**Your objective**
Quote exactly the lines between the line containing "Turn this picture" and the line containing "plinth_y = 47.7; // [46.5:0.1:52]", counting those two lines as part of the range. Leave the rest out.

**Listed entries**
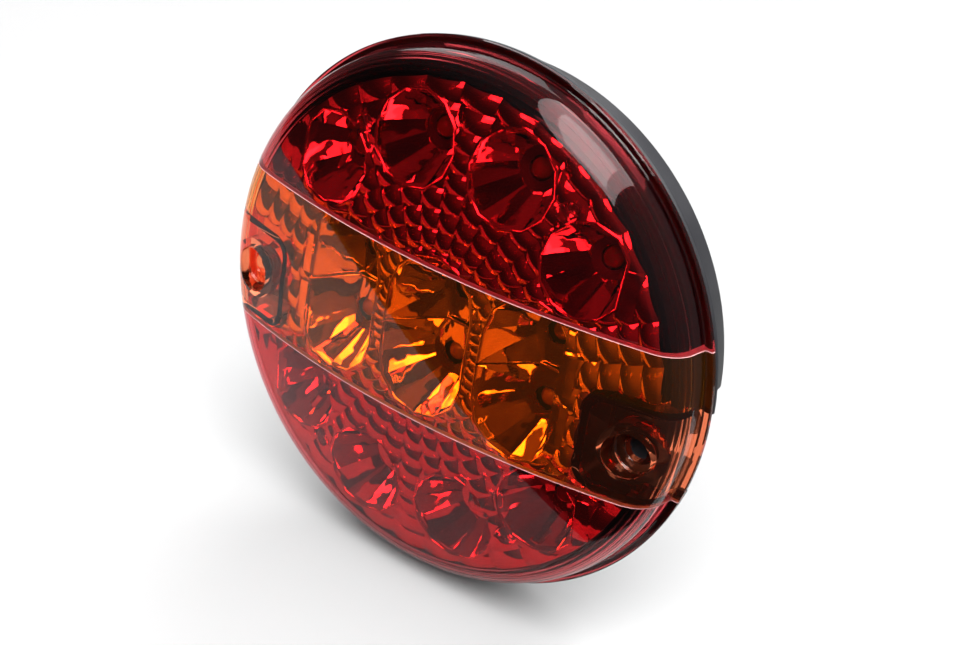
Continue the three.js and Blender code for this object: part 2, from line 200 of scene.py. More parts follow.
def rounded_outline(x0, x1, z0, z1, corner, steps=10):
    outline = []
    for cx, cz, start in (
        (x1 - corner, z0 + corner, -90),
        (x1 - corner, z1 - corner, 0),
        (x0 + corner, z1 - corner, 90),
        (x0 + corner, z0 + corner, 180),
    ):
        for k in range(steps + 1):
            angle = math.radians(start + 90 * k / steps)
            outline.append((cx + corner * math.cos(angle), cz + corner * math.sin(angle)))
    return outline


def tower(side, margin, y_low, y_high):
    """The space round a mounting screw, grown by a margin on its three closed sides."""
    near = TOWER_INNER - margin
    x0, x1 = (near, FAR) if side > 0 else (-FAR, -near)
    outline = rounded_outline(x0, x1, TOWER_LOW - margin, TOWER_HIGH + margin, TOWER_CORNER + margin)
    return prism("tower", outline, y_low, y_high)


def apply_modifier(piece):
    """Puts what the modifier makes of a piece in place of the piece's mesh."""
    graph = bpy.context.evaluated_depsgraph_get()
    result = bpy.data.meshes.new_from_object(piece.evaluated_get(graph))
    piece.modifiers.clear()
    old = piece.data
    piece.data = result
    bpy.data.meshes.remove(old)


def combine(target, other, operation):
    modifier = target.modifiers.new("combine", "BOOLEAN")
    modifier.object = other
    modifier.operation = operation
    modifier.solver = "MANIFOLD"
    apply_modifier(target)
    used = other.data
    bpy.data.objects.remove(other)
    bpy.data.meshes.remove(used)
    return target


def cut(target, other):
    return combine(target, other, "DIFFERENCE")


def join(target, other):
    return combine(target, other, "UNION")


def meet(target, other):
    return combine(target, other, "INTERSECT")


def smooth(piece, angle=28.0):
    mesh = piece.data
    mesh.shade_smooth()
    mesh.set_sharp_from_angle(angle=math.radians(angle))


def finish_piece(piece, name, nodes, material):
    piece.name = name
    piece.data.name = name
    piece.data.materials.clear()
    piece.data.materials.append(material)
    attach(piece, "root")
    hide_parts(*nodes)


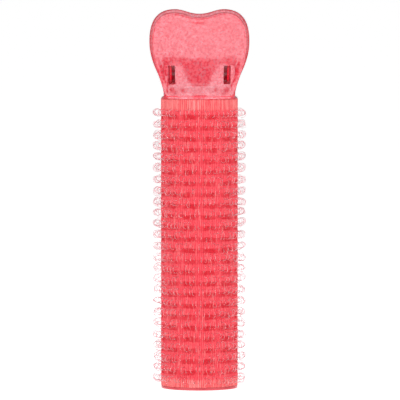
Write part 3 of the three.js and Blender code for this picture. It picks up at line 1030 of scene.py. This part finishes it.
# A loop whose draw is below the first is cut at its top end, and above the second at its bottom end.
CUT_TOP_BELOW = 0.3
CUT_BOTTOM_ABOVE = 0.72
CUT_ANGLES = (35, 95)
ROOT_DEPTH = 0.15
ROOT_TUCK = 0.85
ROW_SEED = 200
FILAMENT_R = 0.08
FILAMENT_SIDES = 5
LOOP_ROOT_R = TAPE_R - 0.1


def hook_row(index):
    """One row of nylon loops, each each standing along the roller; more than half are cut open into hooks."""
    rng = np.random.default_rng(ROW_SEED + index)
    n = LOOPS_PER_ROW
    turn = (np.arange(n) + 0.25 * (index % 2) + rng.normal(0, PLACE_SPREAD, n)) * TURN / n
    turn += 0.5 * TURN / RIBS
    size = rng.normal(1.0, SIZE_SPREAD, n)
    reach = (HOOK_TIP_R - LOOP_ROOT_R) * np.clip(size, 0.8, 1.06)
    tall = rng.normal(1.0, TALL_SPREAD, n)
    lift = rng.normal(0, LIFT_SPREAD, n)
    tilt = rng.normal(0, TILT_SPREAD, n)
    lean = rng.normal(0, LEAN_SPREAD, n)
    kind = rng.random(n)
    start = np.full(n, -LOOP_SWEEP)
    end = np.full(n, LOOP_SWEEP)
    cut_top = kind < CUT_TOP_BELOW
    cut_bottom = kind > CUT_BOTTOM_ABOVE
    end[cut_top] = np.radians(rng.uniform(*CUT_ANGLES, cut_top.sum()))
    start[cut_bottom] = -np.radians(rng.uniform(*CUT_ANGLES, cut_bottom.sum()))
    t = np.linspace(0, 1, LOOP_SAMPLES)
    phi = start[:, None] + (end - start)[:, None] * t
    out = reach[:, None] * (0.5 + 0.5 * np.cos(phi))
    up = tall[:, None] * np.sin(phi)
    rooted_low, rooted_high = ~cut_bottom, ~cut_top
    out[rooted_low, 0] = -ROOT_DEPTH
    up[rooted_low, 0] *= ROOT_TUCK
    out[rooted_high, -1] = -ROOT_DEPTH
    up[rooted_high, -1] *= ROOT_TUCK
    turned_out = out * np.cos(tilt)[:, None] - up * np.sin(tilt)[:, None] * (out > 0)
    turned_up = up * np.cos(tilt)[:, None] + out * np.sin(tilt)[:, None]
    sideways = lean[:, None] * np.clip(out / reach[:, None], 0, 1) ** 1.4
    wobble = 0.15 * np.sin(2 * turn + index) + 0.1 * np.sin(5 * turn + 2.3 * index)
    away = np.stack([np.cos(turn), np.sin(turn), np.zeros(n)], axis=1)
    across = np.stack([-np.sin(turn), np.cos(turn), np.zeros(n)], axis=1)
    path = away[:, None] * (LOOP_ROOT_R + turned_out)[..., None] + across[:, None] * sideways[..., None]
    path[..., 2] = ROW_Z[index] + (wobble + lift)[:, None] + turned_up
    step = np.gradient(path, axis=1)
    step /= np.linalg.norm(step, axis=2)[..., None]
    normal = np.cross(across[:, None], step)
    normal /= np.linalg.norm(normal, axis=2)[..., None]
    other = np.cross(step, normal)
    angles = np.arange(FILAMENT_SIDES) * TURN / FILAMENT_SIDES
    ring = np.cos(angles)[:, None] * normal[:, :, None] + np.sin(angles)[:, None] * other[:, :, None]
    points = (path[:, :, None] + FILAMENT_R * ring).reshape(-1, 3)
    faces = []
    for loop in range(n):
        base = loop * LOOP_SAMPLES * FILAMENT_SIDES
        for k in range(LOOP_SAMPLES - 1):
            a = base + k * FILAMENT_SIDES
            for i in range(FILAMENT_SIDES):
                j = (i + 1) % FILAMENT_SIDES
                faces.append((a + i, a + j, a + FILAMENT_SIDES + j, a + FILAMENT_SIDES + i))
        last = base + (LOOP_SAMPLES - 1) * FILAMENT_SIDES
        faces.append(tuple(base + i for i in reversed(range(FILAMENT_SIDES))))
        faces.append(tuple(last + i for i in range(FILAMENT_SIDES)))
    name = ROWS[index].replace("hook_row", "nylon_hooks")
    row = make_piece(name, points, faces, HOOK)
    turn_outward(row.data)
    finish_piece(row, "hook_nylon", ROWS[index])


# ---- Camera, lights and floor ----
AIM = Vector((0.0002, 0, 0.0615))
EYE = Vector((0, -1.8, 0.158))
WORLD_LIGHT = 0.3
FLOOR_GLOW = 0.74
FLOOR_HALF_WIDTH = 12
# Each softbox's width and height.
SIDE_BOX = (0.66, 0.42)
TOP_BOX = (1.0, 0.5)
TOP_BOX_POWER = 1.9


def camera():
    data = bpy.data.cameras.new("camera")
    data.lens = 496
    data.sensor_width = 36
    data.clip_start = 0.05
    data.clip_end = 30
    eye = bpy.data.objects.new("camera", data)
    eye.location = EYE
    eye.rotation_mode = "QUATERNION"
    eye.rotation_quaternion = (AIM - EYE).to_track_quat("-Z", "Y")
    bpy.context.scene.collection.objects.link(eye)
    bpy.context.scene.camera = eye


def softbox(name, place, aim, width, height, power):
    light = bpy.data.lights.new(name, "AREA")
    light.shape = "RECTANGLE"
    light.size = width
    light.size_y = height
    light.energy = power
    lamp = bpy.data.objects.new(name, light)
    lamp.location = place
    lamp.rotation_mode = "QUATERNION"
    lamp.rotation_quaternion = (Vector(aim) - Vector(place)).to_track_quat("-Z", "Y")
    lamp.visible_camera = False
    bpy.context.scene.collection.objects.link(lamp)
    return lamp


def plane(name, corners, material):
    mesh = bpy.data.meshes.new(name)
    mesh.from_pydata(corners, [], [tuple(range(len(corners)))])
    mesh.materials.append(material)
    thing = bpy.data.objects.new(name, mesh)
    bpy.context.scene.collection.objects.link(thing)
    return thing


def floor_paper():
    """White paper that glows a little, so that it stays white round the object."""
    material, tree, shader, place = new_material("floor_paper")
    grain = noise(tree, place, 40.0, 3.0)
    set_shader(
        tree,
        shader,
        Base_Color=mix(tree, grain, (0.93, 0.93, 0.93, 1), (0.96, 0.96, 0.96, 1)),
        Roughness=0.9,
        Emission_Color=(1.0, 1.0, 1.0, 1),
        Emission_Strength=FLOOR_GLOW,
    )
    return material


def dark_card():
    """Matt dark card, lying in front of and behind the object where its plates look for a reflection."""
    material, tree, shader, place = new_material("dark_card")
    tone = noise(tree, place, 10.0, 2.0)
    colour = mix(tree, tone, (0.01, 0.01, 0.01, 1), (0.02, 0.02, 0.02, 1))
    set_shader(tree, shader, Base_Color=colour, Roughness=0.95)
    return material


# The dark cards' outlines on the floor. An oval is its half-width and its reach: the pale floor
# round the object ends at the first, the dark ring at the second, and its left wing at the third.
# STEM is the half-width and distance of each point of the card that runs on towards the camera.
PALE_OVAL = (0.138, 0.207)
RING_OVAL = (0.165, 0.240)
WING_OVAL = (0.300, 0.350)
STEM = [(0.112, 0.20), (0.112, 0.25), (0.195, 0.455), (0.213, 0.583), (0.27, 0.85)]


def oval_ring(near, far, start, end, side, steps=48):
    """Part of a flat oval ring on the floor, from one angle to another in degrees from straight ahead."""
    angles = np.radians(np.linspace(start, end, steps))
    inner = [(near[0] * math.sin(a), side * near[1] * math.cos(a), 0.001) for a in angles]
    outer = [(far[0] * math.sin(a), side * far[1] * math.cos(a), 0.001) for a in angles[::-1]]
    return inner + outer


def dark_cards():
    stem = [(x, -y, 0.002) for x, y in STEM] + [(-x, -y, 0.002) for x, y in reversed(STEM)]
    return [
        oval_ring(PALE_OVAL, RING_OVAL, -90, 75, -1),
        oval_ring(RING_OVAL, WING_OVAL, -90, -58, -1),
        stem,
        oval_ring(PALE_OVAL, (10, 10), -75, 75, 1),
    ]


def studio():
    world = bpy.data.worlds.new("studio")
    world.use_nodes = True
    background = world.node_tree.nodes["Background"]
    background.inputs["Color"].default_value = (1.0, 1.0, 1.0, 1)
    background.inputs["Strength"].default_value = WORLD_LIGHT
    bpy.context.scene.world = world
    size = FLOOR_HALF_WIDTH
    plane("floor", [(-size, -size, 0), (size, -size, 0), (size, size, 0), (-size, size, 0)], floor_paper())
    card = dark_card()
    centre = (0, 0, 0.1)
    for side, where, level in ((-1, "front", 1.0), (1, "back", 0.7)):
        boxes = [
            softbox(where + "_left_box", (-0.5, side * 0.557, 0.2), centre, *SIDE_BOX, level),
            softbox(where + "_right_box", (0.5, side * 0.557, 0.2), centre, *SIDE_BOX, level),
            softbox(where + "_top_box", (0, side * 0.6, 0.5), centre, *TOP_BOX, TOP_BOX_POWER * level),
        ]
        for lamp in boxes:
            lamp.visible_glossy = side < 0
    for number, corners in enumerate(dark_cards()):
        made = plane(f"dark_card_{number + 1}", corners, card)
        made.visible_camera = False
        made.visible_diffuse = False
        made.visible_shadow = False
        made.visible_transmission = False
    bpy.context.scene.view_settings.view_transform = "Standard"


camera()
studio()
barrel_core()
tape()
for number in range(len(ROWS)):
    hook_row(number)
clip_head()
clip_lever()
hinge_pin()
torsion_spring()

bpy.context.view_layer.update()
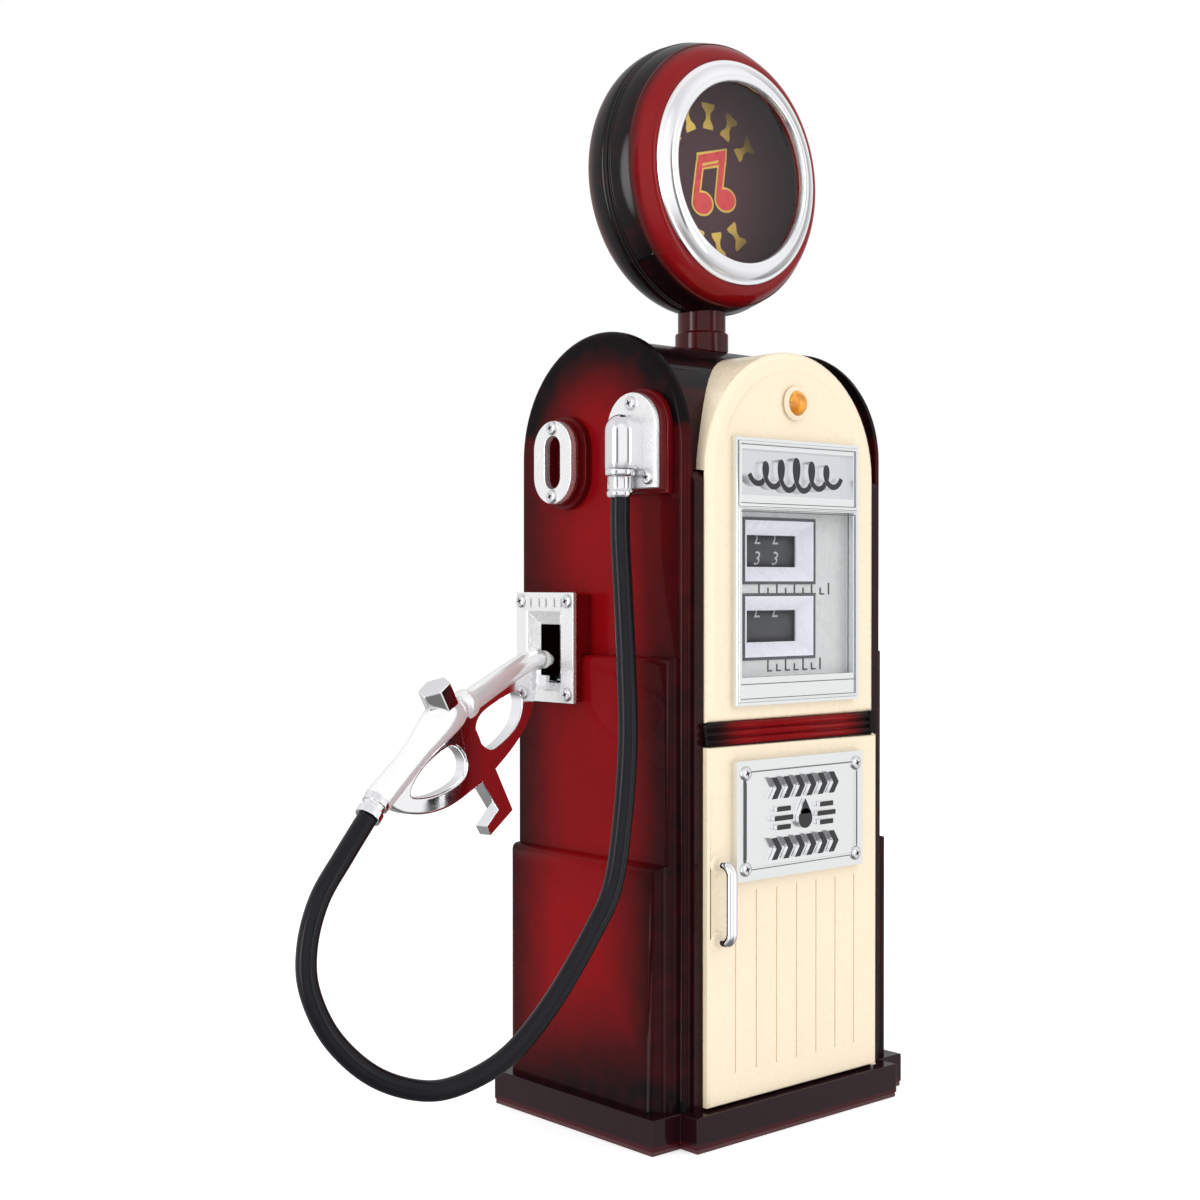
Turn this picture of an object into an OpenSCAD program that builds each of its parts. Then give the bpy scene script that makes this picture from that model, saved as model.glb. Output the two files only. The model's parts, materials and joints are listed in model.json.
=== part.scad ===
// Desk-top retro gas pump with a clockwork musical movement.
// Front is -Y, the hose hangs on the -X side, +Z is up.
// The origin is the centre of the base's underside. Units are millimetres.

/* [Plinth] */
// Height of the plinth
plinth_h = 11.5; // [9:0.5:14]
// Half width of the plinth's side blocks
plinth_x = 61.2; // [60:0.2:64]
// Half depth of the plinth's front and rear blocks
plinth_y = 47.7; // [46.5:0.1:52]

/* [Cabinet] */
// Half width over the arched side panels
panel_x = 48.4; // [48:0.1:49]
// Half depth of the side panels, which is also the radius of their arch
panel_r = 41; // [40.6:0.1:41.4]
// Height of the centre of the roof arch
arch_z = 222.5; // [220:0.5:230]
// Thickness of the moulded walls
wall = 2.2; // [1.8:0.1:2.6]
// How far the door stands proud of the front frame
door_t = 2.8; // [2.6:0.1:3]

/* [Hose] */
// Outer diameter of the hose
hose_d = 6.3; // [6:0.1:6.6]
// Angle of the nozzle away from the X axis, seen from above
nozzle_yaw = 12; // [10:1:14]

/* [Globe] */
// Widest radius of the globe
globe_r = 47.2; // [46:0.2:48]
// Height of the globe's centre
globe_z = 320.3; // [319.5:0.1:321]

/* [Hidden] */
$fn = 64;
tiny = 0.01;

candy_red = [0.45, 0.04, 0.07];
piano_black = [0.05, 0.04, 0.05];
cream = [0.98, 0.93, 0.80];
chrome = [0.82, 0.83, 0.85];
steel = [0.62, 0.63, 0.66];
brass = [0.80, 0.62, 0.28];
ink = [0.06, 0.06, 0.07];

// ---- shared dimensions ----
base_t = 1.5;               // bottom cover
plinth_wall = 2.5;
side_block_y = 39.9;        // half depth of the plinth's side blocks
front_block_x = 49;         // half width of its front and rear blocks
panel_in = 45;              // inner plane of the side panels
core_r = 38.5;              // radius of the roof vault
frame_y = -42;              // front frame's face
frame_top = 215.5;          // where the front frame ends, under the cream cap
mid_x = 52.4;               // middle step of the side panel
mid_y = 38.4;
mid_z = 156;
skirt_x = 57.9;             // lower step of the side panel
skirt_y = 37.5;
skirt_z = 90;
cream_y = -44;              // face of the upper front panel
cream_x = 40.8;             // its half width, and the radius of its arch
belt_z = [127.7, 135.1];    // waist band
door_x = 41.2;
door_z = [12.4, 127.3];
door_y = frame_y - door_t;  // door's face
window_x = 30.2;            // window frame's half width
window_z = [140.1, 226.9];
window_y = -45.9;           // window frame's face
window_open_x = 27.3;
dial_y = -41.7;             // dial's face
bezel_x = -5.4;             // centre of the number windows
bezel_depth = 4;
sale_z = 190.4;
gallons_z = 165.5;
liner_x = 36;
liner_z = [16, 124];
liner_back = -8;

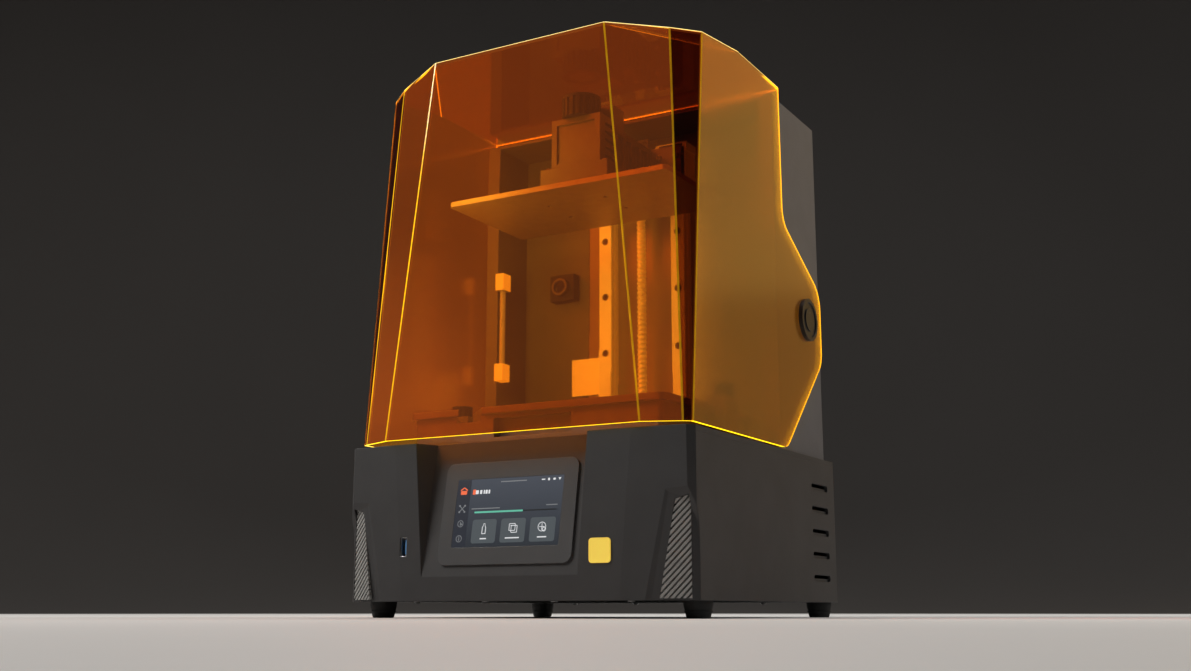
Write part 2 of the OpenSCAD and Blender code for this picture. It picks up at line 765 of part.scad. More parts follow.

**Worked solution**
Turn this picture of an object into an OpenSCAD program that builds each of its parts. Then give the bpy scene script that makes this picture from that model, saved as model.glb. Output the two files only. The model's parts, materials and joints are listed in model.json.
=== part.scad ===
// Desk-top retro gas pump with a clockwork musical movement.
// Front is -Y, the hose hangs on the -X side, +Z is up.
// The origin is the centre of the base's underside. Units are millimetres.

/* [Plinth] */
// Height of the plinth
plinth_h = 11.5; // [9:0.5:14]
// Half width of the plinth's side blocks
plinth_x = 61.2; // [60:0.2:64]
// Half depth of the plinth's front and rear blocks
plinth_y = 47.7; // [46.5:0.1:52]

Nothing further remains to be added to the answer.